D’un témoignage à l’autre, les jeunes arbitres ont dit que la violence s’inscrivait dans leur expérience d’arbitrage, qu’elle faisait partie intégrante de leur rôle. Ils ont mentionné avoir développé une «carapace», des stratégies d’adaptation leur permettant de supporter les comportements inappropriés à leur égard. Une de leurs principales motivations à exercer cette fonction est le fait d’avoir été un athlète. Certains ont dit avoir fait ce choix pour pouvoir gagner de la confiance ou de l’autorité. Sur leur formation initiale, certains ont souligné le peu ou l’absence de formation sur la gestion de match ou la résolution de conflits. Pour plusieurs répondants, le stress découle du fait que chacun de leurs gestes et décisions sont jugés par les athlètes, les entraîneurs et les parents.
«Les participants ont principalement fait état de violence psychologique, indique la professeure. Plusieurs ont rapporté s’être fait insulter ou avoir subi du “chialage”. Certains ont reçu des menaces.
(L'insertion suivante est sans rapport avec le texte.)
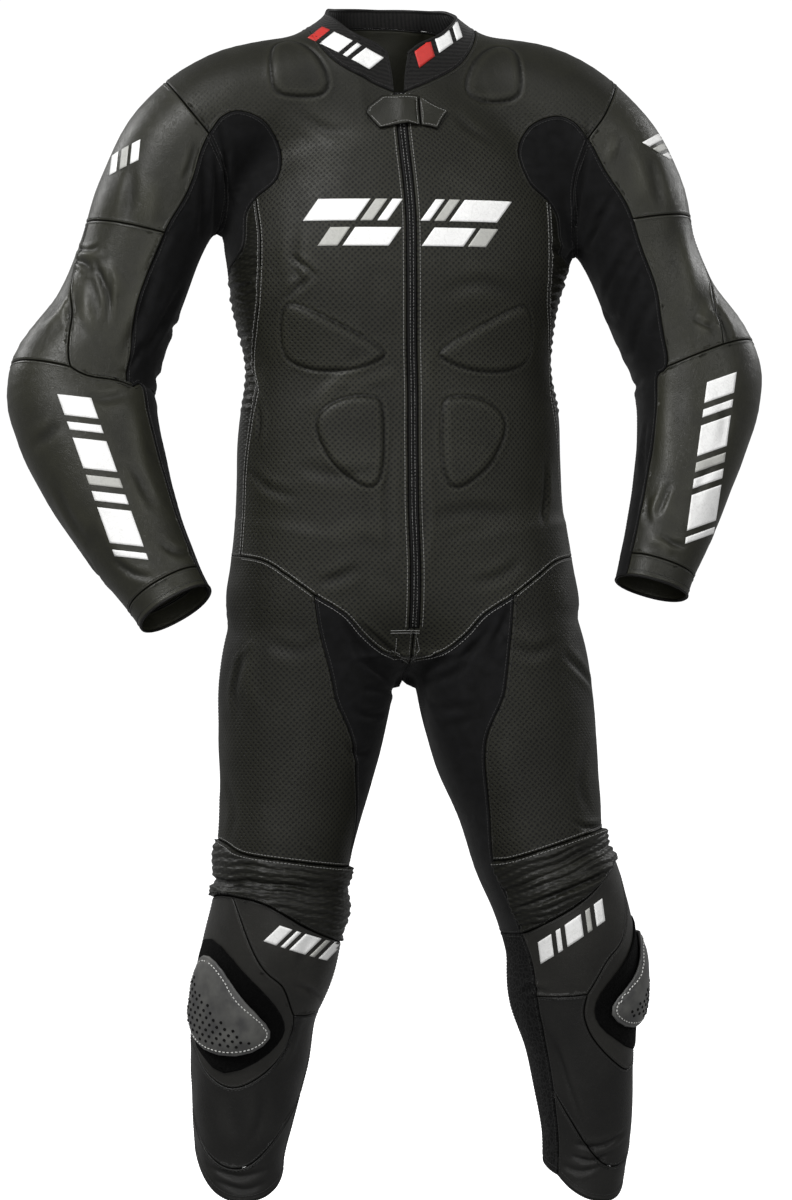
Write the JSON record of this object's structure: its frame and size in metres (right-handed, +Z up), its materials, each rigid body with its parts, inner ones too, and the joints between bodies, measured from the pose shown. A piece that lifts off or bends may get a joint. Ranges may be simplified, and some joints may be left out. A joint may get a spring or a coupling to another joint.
{
  "type": "motorcycle race suit",
  "caption": "One-piece leather motorcycle race suit, filled out as if worn but empty, with stretch panels, ribbed knees, knee sliders and a front zip.",
  "frame": {"origin": "between the shoulders at the base of the neck, inside the suit, where the wearer's shoulders carry it", "axes": "+Z up from the legs to the collar, -Y towards the suit's front, +X towards the suit's left arm"},
  "size_m": [0.901, 0.303, 1.4488],
  "materials": {
    "leather": "black cowhide, soft sheen",
    "perforated_leather": "black cowhide with small punched holes",
    "ribbed_stretch_leather": "leather gathered into ribs over elastic",
    "stretch_cloth": "matt black woven stretch cloth",
    "collar_cloth": "soft knitted collar with a bound edge",
    "zip_tape": "woven zip tape",
    "hook_tape": "fuzzy loop side of hook-and-loop tape",
    "knee_slider": "moulded plastic, satin",
    "zip_metal": "dark metal"
  },
  "bodies": {
    "root": {"ankle_left": "leather", "ankle_right": "leather", "back": "leather", "calf_back_left": "leather", "calf_back_right": "leather", "calf_stretch_left": "stretch_cloth", "calf_stretch_right": "stretch_cloth", "collar": "collar_cloth", "cuff_left": "leather", "cuff_right": "leather", "elbow_left": "leather", "elbow_right": "leather", "forearm_left": "leather", "forearm_right": "leather", "front_left": "perforated_leather", "front_right": "perforated_leather", "inner_sleeve_left": "stretch_cloth", "inner_sleeve_right": "stretch_cloth", "inner_thigh_left": "stretch_cloth", "inner_thigh_right": "stretch_cloth", "knee_cup_left": "leather", "knee_cup_right": "leather", "knee_hook_tape_left": "hook_tape", "knee_hook_tape_right": "hook_tape", "knee_inner_left": "leather", "knee_inner_right": "leather", "knee_pleats_left": "ribbed_stretch_leather", "knee_pleats_right": "ribbed_stretch_leather", "knee_slider_left": "knee_slider", "knee_slider_right": "knee_slider", "mid_sleeve_left": "leather", "mid_sleeve_right": "leather", "neck_tab_inner": "leather", "neck_tab_outer": "leather", "seat": "leather", "shin_left": "leather", "shin_right": "leather", "side_left": "ribbed_stretch_leather", "side_right": "ribbed_stretch_leather", "thigh_back_left": "leather", "thigh_back_right": "leather", "thigh_front_left": "perforated_leather", "thigh_front_right": "perforated_leather", "underarm_left": "stretch_cloth", "underarm_right": "stretch_cloth", "upper_sleeve_left": "leather", "upper_sleeve_right": "leather", "yoke": "leather", "zip_slider": "zip_metal", "zip_tape": "zip_tape"}
  },
  "joints": []
}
D’autre part, des répondants ont vu des entraîneurs ou des athlètes s’approcher très près d’eux, parfois d’une démarche menaçante pour contester une décision. Quelques-uns ont été poussés, retenus par le chandail ou encore bloqués par quelqu’un.»
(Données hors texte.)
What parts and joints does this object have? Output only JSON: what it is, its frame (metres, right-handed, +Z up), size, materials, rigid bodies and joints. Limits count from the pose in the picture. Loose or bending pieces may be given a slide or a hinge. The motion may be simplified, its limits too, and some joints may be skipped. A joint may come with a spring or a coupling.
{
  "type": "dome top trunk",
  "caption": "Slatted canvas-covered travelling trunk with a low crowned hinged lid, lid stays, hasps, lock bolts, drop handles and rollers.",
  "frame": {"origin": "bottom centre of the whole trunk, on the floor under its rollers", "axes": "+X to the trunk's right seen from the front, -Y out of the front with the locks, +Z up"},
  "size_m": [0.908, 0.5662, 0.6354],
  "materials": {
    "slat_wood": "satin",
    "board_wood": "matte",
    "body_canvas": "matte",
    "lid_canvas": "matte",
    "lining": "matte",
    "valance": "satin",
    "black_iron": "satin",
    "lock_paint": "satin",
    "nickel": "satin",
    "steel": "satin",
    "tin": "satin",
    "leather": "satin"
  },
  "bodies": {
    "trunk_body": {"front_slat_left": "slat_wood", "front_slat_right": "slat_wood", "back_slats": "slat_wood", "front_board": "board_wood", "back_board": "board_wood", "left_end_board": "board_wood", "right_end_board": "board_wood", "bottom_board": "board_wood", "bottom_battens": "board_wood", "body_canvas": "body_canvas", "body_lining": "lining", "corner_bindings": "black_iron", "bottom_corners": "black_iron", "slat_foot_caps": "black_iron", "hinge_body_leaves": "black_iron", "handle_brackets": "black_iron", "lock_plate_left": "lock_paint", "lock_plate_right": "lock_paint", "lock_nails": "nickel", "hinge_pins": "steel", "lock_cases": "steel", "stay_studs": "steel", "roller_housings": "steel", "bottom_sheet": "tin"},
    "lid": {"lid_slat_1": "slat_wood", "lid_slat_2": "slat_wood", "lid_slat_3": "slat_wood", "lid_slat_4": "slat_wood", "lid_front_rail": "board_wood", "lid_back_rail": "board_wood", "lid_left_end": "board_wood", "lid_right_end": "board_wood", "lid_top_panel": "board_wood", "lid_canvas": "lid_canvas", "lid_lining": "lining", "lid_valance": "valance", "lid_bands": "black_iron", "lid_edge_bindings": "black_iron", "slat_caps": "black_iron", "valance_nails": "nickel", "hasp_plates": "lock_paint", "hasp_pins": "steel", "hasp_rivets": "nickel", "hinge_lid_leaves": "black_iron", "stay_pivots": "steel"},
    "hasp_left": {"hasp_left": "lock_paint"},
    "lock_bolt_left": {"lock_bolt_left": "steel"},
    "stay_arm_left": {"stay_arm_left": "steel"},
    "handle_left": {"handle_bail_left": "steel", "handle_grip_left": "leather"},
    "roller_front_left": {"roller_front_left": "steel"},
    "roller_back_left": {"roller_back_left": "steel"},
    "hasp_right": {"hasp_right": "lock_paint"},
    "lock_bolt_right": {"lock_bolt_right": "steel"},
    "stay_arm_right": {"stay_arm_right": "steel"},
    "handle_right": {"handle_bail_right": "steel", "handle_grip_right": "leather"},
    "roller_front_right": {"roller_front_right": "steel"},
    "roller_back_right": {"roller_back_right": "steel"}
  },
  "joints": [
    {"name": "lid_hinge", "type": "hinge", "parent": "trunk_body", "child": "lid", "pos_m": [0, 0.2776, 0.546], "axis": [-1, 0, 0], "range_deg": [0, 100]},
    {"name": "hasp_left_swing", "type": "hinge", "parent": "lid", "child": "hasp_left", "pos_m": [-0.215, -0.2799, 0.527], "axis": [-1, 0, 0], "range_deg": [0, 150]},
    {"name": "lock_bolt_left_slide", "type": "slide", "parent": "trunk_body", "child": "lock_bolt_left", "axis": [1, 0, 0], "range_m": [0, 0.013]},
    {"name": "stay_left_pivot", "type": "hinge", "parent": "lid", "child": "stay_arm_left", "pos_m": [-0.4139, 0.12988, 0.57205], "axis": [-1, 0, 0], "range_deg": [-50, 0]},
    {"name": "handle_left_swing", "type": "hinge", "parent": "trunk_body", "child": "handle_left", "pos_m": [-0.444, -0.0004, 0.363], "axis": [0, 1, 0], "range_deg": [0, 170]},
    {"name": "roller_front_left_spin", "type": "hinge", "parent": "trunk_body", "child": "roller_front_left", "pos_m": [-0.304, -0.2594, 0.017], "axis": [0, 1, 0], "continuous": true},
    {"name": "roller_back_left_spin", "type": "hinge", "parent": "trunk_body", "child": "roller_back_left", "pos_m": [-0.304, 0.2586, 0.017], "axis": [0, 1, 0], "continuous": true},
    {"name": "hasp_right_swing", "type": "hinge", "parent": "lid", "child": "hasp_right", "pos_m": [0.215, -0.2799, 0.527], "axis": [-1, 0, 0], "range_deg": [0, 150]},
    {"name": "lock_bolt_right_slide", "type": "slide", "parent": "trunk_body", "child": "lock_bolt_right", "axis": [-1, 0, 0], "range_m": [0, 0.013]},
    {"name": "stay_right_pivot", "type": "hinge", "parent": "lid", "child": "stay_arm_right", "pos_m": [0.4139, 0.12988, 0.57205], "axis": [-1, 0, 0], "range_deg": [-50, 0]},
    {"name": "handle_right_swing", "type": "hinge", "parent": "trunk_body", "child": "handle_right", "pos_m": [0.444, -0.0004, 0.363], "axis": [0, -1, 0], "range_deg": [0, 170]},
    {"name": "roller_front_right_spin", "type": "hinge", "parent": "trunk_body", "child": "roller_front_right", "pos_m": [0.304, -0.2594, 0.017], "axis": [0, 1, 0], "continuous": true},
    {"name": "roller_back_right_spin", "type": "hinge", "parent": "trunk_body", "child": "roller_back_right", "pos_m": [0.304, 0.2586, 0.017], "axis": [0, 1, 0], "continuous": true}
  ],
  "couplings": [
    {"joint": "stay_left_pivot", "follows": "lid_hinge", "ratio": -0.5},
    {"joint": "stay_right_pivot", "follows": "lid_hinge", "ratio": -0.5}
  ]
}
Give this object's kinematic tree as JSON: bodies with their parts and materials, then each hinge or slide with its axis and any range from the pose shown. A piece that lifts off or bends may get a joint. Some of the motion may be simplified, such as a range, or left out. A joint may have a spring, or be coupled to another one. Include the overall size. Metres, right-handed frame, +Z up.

Selon les chercheurs, la normalisation de comportements inappropriés envers les arbitres est profondément ancrée dans l’inconscient collectif, donc difficile à changer. «Les gens, soutient-elle, ne comprennent pas la complexité de la tâche de l’arbitre.» Cela dit, des moyens existent pour inverser cette perception sociale négative. «Une formation sur le rôle de l’arbitre devrait être donnée autant aux athlètes qu’aux entraîneurs», poursuit-elle.
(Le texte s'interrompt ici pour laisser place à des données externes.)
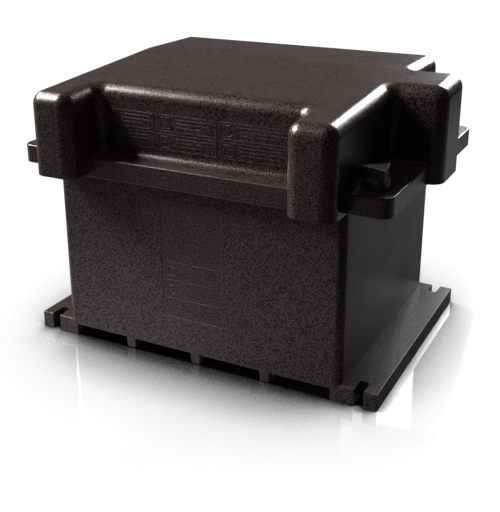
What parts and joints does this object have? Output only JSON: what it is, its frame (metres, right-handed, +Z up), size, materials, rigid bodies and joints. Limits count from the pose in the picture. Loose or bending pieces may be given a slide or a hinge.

Le rapport de recherche contient 10 recommandations. Les auteurs suggèrent notamment de faire et de partager une recension des pratiques visant à réduire la violence mises en place par les associations locales et régionales, et les fédérations provinciales et nationales. Ils recommandent aussi d’augmenter la sévérité des sanctions aux entraîneurs par un système de notes au dossier, d’augmenter le soutien aux jeunes arbitres par des lignes d’écoute et du mentorat, et de mettre en place des campagnes de sensibilisation afin d’augmenter la compréhension du rôle des arbitres et des difficultés relatives à leur rôle.